Share/Save

Моя Жизнь в Гуантанамо

Месяц назад охранники здесь на базе в Гуантанамо-Бей дали мне оранжевый комбинезон. После нескольких лет в белых и коричневых тонах, соответствующих заключенным, я очень горд, что ношу мою новую одежду. Оранжевый цвет - это цвет Гуантанамо. Все, кто знают правду об этом месте, знают, что оранжевый - это его единственный и истинный цвет.

Меня зовут Моат Аль-Альви. Я являюсь узником Соединенных Штатов в Гуантанамо с 2002 года. Мне никогда не предъявлялось никаких обвинений, и я не получил справедливого судебного разбирательства в судах США. Чтобы опротестовать эту несправедливость, я начал голодовку в феврале. Теперь, два раза в день, американские военные привязывают меня ремнями к стулу и толкают толстую трубку мне в нос, чтобы накормить меня.

Когда я принимаю решение оставаться в своей камере, в качестве акта мирного протеста против насильственного кормления, тюремные власти отправляют ко мне специальную команду по выводу из камеры: это шесть охранников в полном боевом снаряжении. Эти охранники проявляют особую жестокость в качестве наказания за мои акции протеста. Они все нагромождаются на меня настолько, что я чувствую, как моя спина вот-вот сломается. Затем они несут меня и привязывают к смирительному стулу, который мы голодающие называем стулом для пыток.

Новшество этой пытки заключается в том, что охранники привязывают меня к стулу с руками в наручниках за спиной. Затем они затягивают ремень в области груди, оставляя мои руки между моим туловищем и спинкой стула. Это делается, несмотря на то, что стул для пыток имеет встроенные ограничители (подлокотники) для рук. Оставаться в этом положении чрезвычайно больно.

Даже после того, как меня привязали к креслу, охранник засовывает большие пальцы под мои челюсти, надавливая на болевые точки и душит меня в то время, как трубка вводится внутрь через нос в мой желудок. Сейчас они всегда используют мою правую ноздрю, потому что моя левая опухла и заплыла после бесчисленных сессий кормления. Иногда медсестры делают это неправильно и засовывают трубку в мое легкое, и я начинаю задыхаться.

Военно-медицинский персонал, проводящий насильственное кормление в Гуантанамо, в основном просто набивают нас - заключенных, чтобы повысить наш вес - мой упал со 168 фунтов до 108 фунтов, прежде чем они начали насильственное кормление. Они даже используют запор в качестве оружия, отказываясь давать голодающим слабительное, несмотря на то, что принудительное кормление неизбежно вызывает сильное вздутие живота.

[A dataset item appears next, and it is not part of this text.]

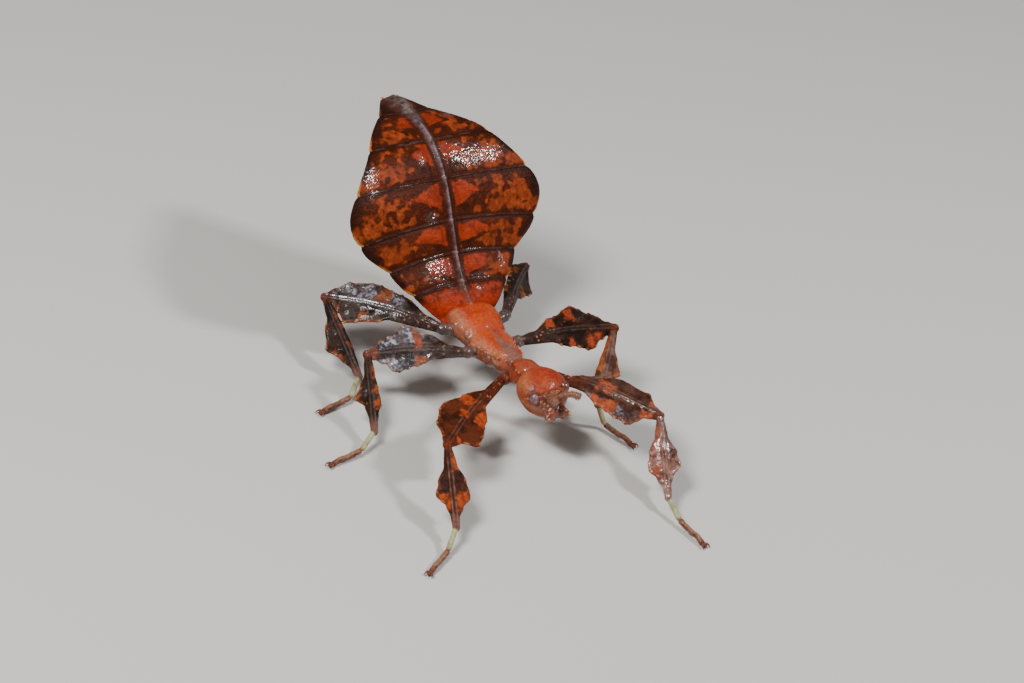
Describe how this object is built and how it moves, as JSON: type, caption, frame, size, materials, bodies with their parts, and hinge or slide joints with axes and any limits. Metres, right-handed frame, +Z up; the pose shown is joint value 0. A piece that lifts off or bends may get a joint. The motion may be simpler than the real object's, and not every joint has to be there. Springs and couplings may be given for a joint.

Если заключенного рвет после этой пытки, охранники немедленно возвращают его на один раунд принудительного кормления. Я видел как это проделывали до трех раз подряд.

Даже жизненно необходимые для заключенных препараты были запрещены военно-медицинским персоналом в качестве дополнительного фактора давления с целью прекращения голодовки.

Эти военные врачи и медсестры говорят нам, что они просто действуют по приказу полковника ответственного за содержание заключенных, как будто этот офицер врач, или как если бы врачи были обязаны следовать его приказам, а не их медицинской этике или закону.

Но они знают, что то, что они делают неправильно, иначе они бы не заменяли жетоны со своими именами на псевдонимы или номера. Они не хотят быть узнаваемыми из-за страха ответственности за свои деяния.

Остаток своего времени я провожу в моей одиночной камере в 22-часовой изоляции. Власть лишила нас предметов первой необходимости. Нет зубных щеток, зубной пасты, одеял, мыла и полотенец, как у животных в клетках. Если вы попроситесь  пойти в Душ, охранники откажут. Они стучат ночью в двери, чтобы лишить нас сна.

Они также придумали унизительное обследование гениталий. Я спросил охранника зачем?. Он ответил: "Так вы не сможете передавать информацию, которую можно было бы использовать против нас".

Но несмотря на низкий физический вес заключенных, наш моральный дух очень высок. Каждый человек, которого я знаю здесь, решился на голодовку до тех пор, пока правительство США не начнет освобождение узников.

Многим из вас, снаружи, возможно, будет это трудно понять. Моей семье в том числе. Если мне везет, то мне позволяют сделать четыре звонка каждый год. Моя мать провела большую часть своего последнего звонка, умоляя, чтобы я прекратил голодовку. Только я сказал в ответ: "Мама, у меня нет выбора." Это единственный способ, который у меня остался, чтобы  докричаться до жизни, свободы и достоинства.